A single follow-up PR introducing the linter, the config, the CI step, and the cleanup pass for existing files. Splitting these creates a half-adopted state where the linter exists but does not block anything.

  1. Pin the binary. Add a SHA-pinned rvben/rumdl@<sha> step to .github/workflows/docs.yml, scheduled between Checkout repository and Check source repository links. The local pre-commit equivalent is bun run check:md calling the same binary via mise.
  2. Author a new docs/.rumdl.toml. Start from the default rule set, then disable rules that conflict with Starlight conventions:
    • MD057 (relative-link existence) — fires on Starlight’s site-absolute routes (/guides/mounts/) which are rendered URLs, not filesystem paths. lychee already covers this.
    • MD041 (first-line H1) — Starlight injects titles from frontmatter; the first heading in MDX is ##.
    • MD013 (line length) — relax to 120 with code-blocks = false and tables = false, since prose wraps unhelpfully at narrower widths.
    • Audit MD033 (no inline HTML), MD025 (single H1), and MD026 (trailing punctuation in headings) once a dry run produces a real violation list.
  3. Cleanup pass. Run rumdl check --fix against docs/src/content/docs/. Audit the diff. Hand-fix anything --fix cannot resolve. Land the cleanup, the config, and the CI step in the same PR.
  4. Branch protection. Add docs-link-check (which now includes the rumdl step) to the required checks list on main. Without this, the gate is advisory.
  5. Renovate. Confirm the workflow’s Renovate rules cover the new rvben/rumdl@<sha> pin so version bumps land as PRs rather than stale.

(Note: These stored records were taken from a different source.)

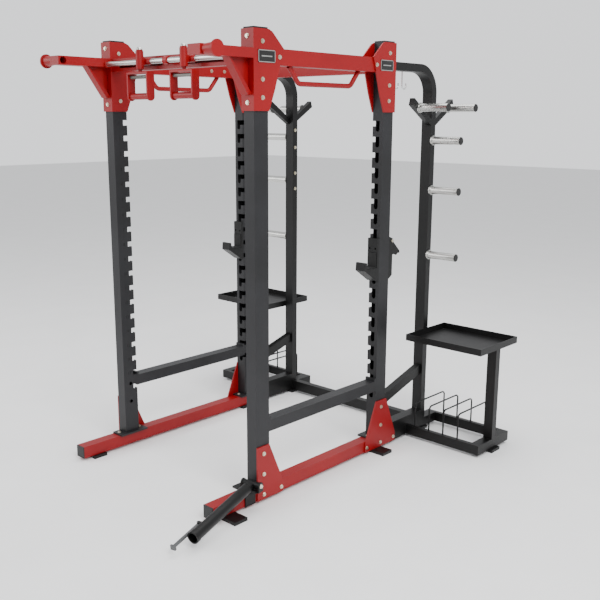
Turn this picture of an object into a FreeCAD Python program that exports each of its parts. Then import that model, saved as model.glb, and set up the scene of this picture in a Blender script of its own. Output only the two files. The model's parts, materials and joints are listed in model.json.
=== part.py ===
import FreeCAD, Part
import math
import os

# Power cage: four slotted posts on two floor runners, a bolted top frame with pull-up
# stations, lift-off hooks and safety bars, a landmine, and plate storage behind.
# Frame: +Z up from the floor, +X across the cage, +Y from its front to its back.
# Lengths in this file are counted back from the front face of the front posts, and
# origin_back moves them to the row's origin.

Vector = FreeCAD.Vector
Rotation = FreeCAD.Rotation

doc = FreeCAD.newDocument("power_cage")
sheet = doc.addObject("Spreadsheet::Sheet", "dims")

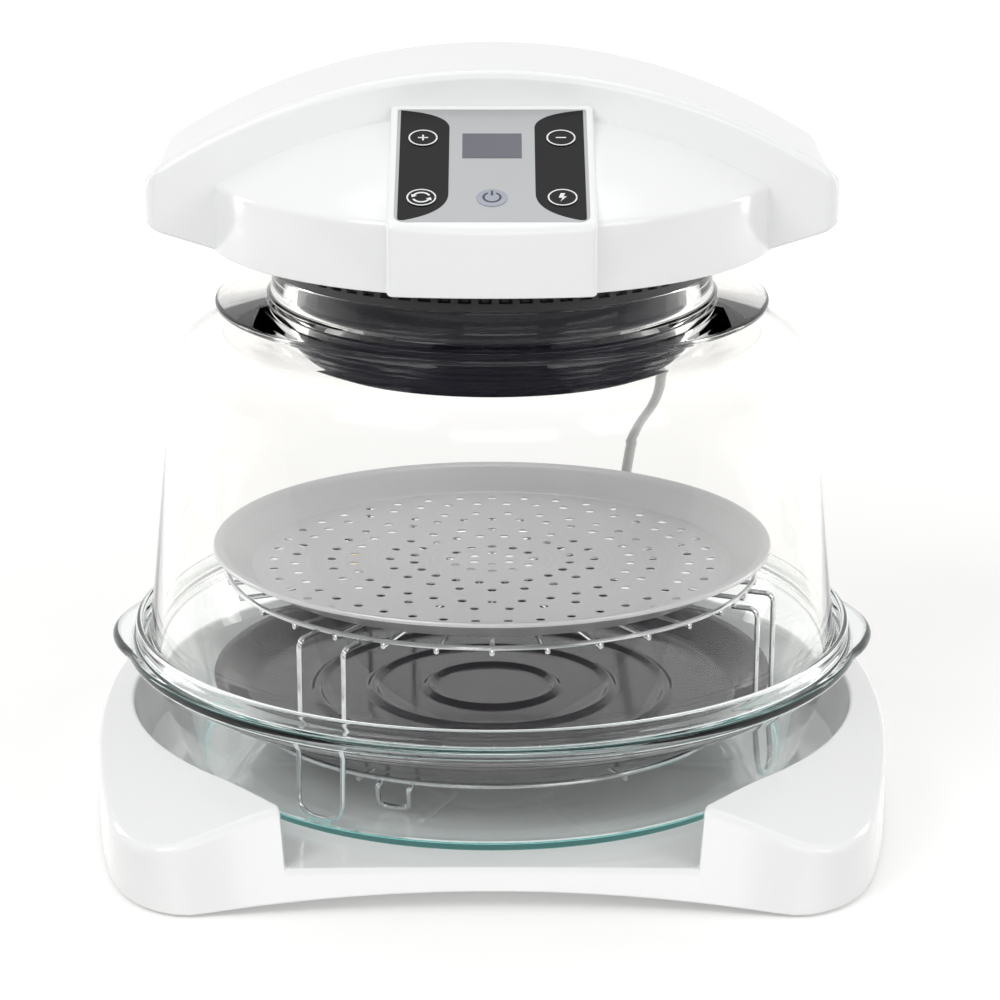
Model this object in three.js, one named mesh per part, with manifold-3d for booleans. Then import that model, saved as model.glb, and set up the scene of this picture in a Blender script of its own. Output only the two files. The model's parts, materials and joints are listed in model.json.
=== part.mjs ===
// A countertop halogen oven: moulded base, glass dish, racks, pan, tray, glass dome and a lift-off power head.
// Millimetres. Z is up, the front faces -Y, and the origin is on the worktop under the oven's axis.
import * as THREE from 'three';
import { mergeVertices } from 'three/addons/utils/BufferGeometryUtils.js';
import Module from 'manifold-3d';

const wasm = await Module();
wasm.setup();

// Clearance between pieces that touch, and the overrun of every cut
const clearance = 0.3;
const overrun = 2;

// How finely round things are divided
const large_sides = 36;
const medium_sides = large_sides / 2;
const small_sides = 14;
const tiny_sides = 8;
const wire_sides = 5;
const spoke_sides = 4;
const curve_steps = 4;
const bend_steps = 2;

// Pressed glass dish: its wall's top radius sets the base, the racks and the dome
const dish_wall_top_radius = 190;
const dish_wall = 6.5;
const dish_heel_inset = 19;
const dish_heel_height = 8;
const dish_foot_inset = 28;
const dish_floor_edge_inset = 29;
const dish_floor_thickness = 6;
const dish_ledge_height = 62.7;
const dish_ledge_width = 8;
const dish_lip_wall = 4;
const dish_lip_height = 14;
const dish_flange_width = 5.8;
const dish_flange_thickness = 6;
const ear_length = 7.7;
const ear_radius = 90;
const dish_foot_radius = dish_wall_top_radius - dish_foot_inset;
const dish_heel_radius = dish_wall_top_radius - dish_heel_inset;
const dish_inner_floor_radius = dish_wall_top_radius - dish_floor_edge_inset;
const dish_lip_inner = dish_wall_top_radius + dish_ledge_width - dish_wall;
const dish_lip_outer = dish_lip_inner + dish_lip_wall;
const dish_flange_radius = dish_lip_outer + dish_flange_width;
const dish_inner_top_radius = dish_lip_inner - dish_ledge_width;
const ear_reach = dish_flange_radius + ear_length;

// Moulded base, with four corner posts round the dish
const base_side_margin = 17;
const base_front_margin = 2;
const base_front_inset = 10;
const base_corner_width = 58;
const base_corner_depth = 56;
const base_corner_side_inset = 16;
const base_wall = 3;
const base_rim_height = 1.5;
const base_floor_height = 22;
const base_front_lean_share = 0.05;
const base_arch_inset = 7;
const base_arch_rise = 9;
const well_top_gap = 8;
const well_floor_gap = 19;
const well_depth = 32;
const post_top_slope_share = 0.327;
const post_front_width = 52;
const post_gap_spread = 7;
const well_top_radius = dish_wall_top_radius + well_top_gap;
const well_floor_radius = dish_heel_radius + well_floor_gap;
const well_top_height = base_floor_height + well_depth;
const base_half_width = well_top_radius + base_side_margin;
const base_half_depth = well_top_radius + base_front_margin;
const base_corner_x = base_half_width - base_corner_width;
const base_corner_y = base_half_depth - base_corner_depth;
const base_corner_side_x = base_half_width - base_corner_side_inset;
const base_arch_half_width = base_corner_x - base_arch_inset;
const post_gap_half_width = base_corner_x - post_front_width;

// Rubber feet, each with a stem in a boss of the base
const foot_side_inset = 57;
const foot_front_inset = 42;
const foot_radius = 12;
const foot_height = 5.7;
const foot_stem_radius = 3.7;
const foot_stem_length = 9;
const foot_boss_wall = 5;
const foot_x = base_half_width - foot_side_inset;
const foot_y = base_half_depth - foot_front_inset;
const foot_boss_radius = foot_stem_radius + clearance + foot_boss_wall;

// Wire racks, the enamelled drip pan and the perforated tray, from the high rack's legs inwards
const wire_radius = 1.5;
const spoke_weld_share = 1.8;
const leg_weld_share = 1.3;
const rack_bend = 5;
const rack_foot_bend_share = 0.85;
const rack_leg_start = 14;
const high_rack_leg_inset = 3.8;
const high_rack_leg_overhang = 12.6;
const high_rack_leg_width = 28;
const high_rack_height = 98.7;
const high_rack_inner_radius = 30;
const high_rack_spokes = 24;
const high_rack_spoke_overhang = 2.5;
const high_rack_leg_turn_shares = [-0.0938, 0.1875, 0.5625];
const high_rack_leg_radius = dish_inner_floor_radius - high_rack_leg_inset;
const high_rack_radius = high_rack_leg_radius - high_rack_leg_overhang;
const pan_leg_gap = 3.2;
const pan_flare = 20;
const pan_depth = 14;
const pan_sheet = 1;
const pan_lip_width = 4;
const pan_rim_radius = high_rack_leg_radius - pan_leg_gap;
const pan_floor_radius = pan_rim_radius - pan_flare;
const low_rack_overhang = 4;
const low_rack_leg_lean = 16;
const low_rack_leg_width = 17;
const low_rack_height = 23.2;
const low_rack_inner_radius = 40;
const low_rack_spokes = 6;
const low_rack_leg_turn_shares = [-0.0578, 0.2755, 0.6089];
const low_rack_radius = pan_floor_radius + low_rack_overhang;
const low_rack_foot_radius = low_rack_radius - low_rack_leg_lean;
const tray_overhang = 7.9;
const tray_flare = 20.5;
const tray_depth = 14.4;
const tray_sheet = 1;
const tray_lip_width = 5;
const tray_rim_radius = high_rack_radius + tray_overhang;
const tray_floor_radius = tray_rim_radius - tray_flare;
const hole_radius = 2.5;
const hole_sides = 5;
const hole_first_ring = 20;
const hole_margin = 16;
const hole_rings = 4;
const hole_first_count = 6;
const hole_count_step = 6;
const hole_ring_step = (tray_floor_radius - hole_margin - hole_first_ring) / (hole_rings - 1);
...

The cleanup pass is the only step with non-trivial diff size. After landing, ongoing cost is whatever rumdl flags on new MDX — typically zero, since contributors fix violations locally before pushing.

This is not free. Honest accounting:

  • One-time cleanup tax. ~45 existing MDX files. A dry run will surface dozens to hundreds of violations (some auto-fixable, some not). The adoption PR is a larger-than-usual diff.
  • Rule churn. rumdl ships frequent releases. Pin to a SHA, treat upgrades as routine Renovate PRs, expect occasional rule-tightening that requires a small followup. This is the same trade-off as pinning clippy to a Rust toolchain version.
  • No custom-rule API. rumdl has no plugin / Lua / wasm hook system. Project-specific rules — like the existing “code spans referencing real repo files must be <RepoFile> links” rule — still need bespoke tools. rumdl complements docs/scripts/check-repo-links.ts; it does not replace it.
  • Disabled-rule creep. Each disabled rule is a hole in the lint surface. The list must be small, justified inline in the config, and audited periodically. “Death of a thousand exceptions” is the failure mode.
  • MDX parser limits. rumdl’s MDX support is good but not perfect — deeply nested JSX expressions can confuse it. Most cases that hit this should arguably be in .astro components, not inline in MDX.

The trade-offs do not change the recommendation. They are real, manageable, and small relative to the cost of style drift across an indefinitely-growing docs corpus.

  1. Initial strictness. Start with default rule set (strict, then disable as needed) or minimal set (loose, then add rules as drift surfaces)? Default-strict is more honest about what mechanical rules buy you; minimal-then-grow is less work upfront but tends to stay minimal.
  2. Auto-fix in CI. Should CI ever run rumdl check --fix and commit back, or should --fix be local-only with CI strictly verifying? Local-only is the safer default; auto-fix in CI risks committing unreviewed changes from agents.
  3. Scope. Lint only docs/src/content/docs/, or also repo-root markdown (README.md, CHANGELOG.md, AGENTS.md, RULES.md, BRANCHING.md, COMMITS.md, TESTING.md, PROJECT_STRUCTURE.md, DEPRECATED.md, CONTRIBUTING.md)? The repo-root files are read by humans and agents from session start; their style consistency arguably matters more than the docs site.
  4. Failure mode. rumdl as a hard merge gate (required check) or as PR annotations only? Hard gate is consistent with cargo fmt --check and lychee. Annotations-only weakens the policy to the point where it adds noise without enforcement.